Return, exactly as written, the run of lines that begins at the line containing "Keep writing the" and ends at the line containing "return lay(colours, 0.35". Nothing outside that run belongs in the answer.

[START OF Given records]

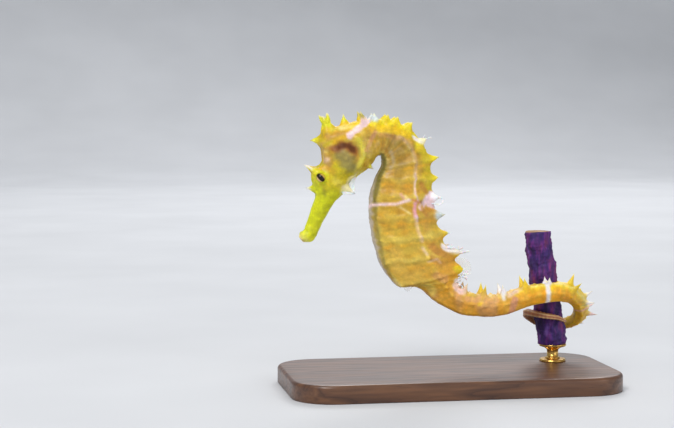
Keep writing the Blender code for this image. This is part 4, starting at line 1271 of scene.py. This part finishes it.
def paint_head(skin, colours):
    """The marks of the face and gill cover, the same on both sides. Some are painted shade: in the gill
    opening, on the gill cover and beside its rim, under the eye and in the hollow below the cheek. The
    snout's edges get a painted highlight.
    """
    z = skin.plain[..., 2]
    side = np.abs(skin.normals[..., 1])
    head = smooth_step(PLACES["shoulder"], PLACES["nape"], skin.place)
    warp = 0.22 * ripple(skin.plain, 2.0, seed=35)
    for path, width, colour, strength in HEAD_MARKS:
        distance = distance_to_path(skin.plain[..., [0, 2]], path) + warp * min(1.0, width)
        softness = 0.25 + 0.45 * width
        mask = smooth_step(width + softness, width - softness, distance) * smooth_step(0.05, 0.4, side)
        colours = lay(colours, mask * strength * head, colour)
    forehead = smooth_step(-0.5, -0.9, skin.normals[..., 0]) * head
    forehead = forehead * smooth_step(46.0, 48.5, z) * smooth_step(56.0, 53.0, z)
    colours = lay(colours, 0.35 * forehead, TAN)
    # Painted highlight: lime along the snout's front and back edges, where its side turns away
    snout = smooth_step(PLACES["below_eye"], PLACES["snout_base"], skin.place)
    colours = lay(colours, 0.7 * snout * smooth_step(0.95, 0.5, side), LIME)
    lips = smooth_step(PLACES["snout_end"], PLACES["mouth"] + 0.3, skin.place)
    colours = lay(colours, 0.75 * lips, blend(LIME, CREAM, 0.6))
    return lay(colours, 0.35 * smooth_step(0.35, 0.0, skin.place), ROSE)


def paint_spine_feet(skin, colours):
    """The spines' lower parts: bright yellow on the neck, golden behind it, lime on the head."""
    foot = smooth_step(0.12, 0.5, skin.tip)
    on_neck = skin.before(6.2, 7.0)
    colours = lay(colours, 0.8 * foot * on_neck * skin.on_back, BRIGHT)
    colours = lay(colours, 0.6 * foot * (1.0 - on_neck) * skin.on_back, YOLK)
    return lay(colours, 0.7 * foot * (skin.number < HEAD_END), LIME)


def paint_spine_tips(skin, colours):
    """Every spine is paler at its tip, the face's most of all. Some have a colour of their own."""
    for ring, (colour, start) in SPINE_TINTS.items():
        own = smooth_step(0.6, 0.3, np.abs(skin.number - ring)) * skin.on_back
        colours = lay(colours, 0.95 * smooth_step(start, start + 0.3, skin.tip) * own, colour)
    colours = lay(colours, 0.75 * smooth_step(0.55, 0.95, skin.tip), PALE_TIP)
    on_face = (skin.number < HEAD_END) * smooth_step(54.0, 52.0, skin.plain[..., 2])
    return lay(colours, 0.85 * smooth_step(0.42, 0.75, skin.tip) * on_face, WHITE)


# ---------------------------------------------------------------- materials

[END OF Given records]
[START OF Given records]

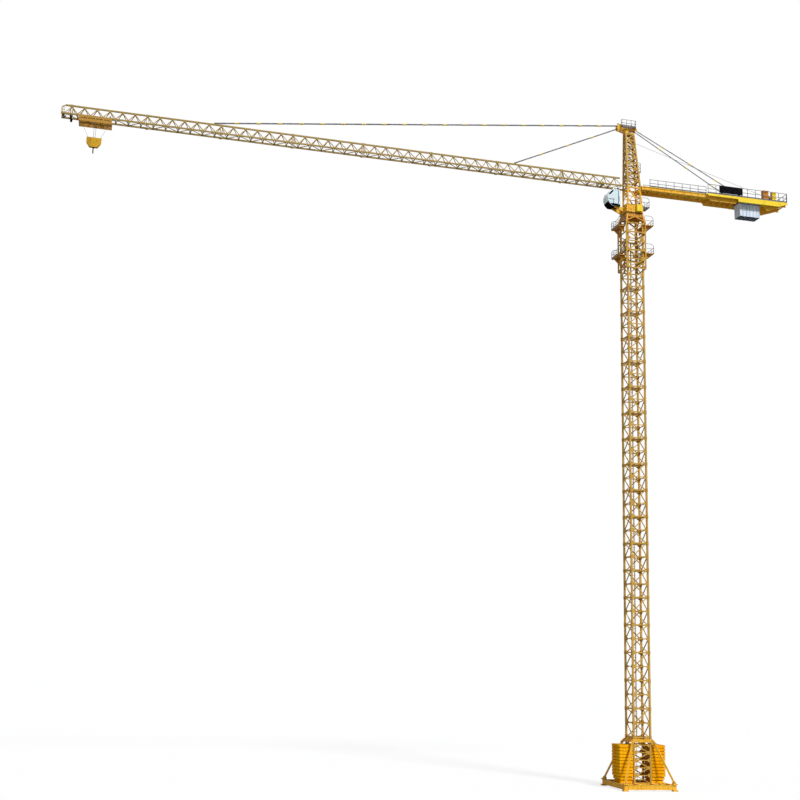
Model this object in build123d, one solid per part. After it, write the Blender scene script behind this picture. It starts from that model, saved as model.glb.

[END OF Given records]

• [Exercise solution]
Keep writing the Blender code for this image. This is part 4, starting at line 1271 of scene.py. This part finishes it.
def paint_head(skin, colours):
    """The marks of the face and gill cover, the same on both sides. Some are painted shade: in the gill
    opening, on the gill cover and beside its rim, under the eye and in the hollow below the cheek. The
    snout's edges get a painted highlight.
    """
    z = skin.plain[..., 2]
    side = np.abs(skin.normals[..., 1])
    head = smooth_step(PLACES["shoulder"], PLACES["nape"], skin.place)
    warp = 0.22 * ripple(skin.plain, 2.0, seed=35)
    for path, width, colour, strength in HEAD_MARKS:
        distance = distance_to_path(skin.plain[..., [0, 2]], path) + warp * min(1.0, width)
        softness = 0.25 + 0.45 * width
        mask = smooth_step(width + softness, width - softness, distance) * smooth_step(0.05, 0.4, side)
        colours = lay(colours, mask * strength * head, colour)
    forehead = smooth_step(-0.5, -0.9, skin.normals[..., 0]) * head
    forehead = forehead * smooth_step(46.0, 48.5, z) * smooth_step(56.0, 53.0, z)
    colours = lay(colours, 0.35 * forehead, TAN)
    # Painted highlight: lime along the snout's front and back edges, where its side turns away
    snout = smooth_step(PLACES["below_eye"], PLACES["snout_base"], skin.place)
    colours = lay(colours, 0.7 * snout * smooth_step(0.95, 0.5, side), LIME)
    lips = smooth_step(PLACES["snout_end"], PLACES["mouth"] + 0.3, skin.place)
    colours = lay(colours, 0.75 * lips, blend(LIME, CREAM, 0.6))
    return lay(colours, 0.35 * smooth_step(0.35, 0.0, skin.place), ROSE)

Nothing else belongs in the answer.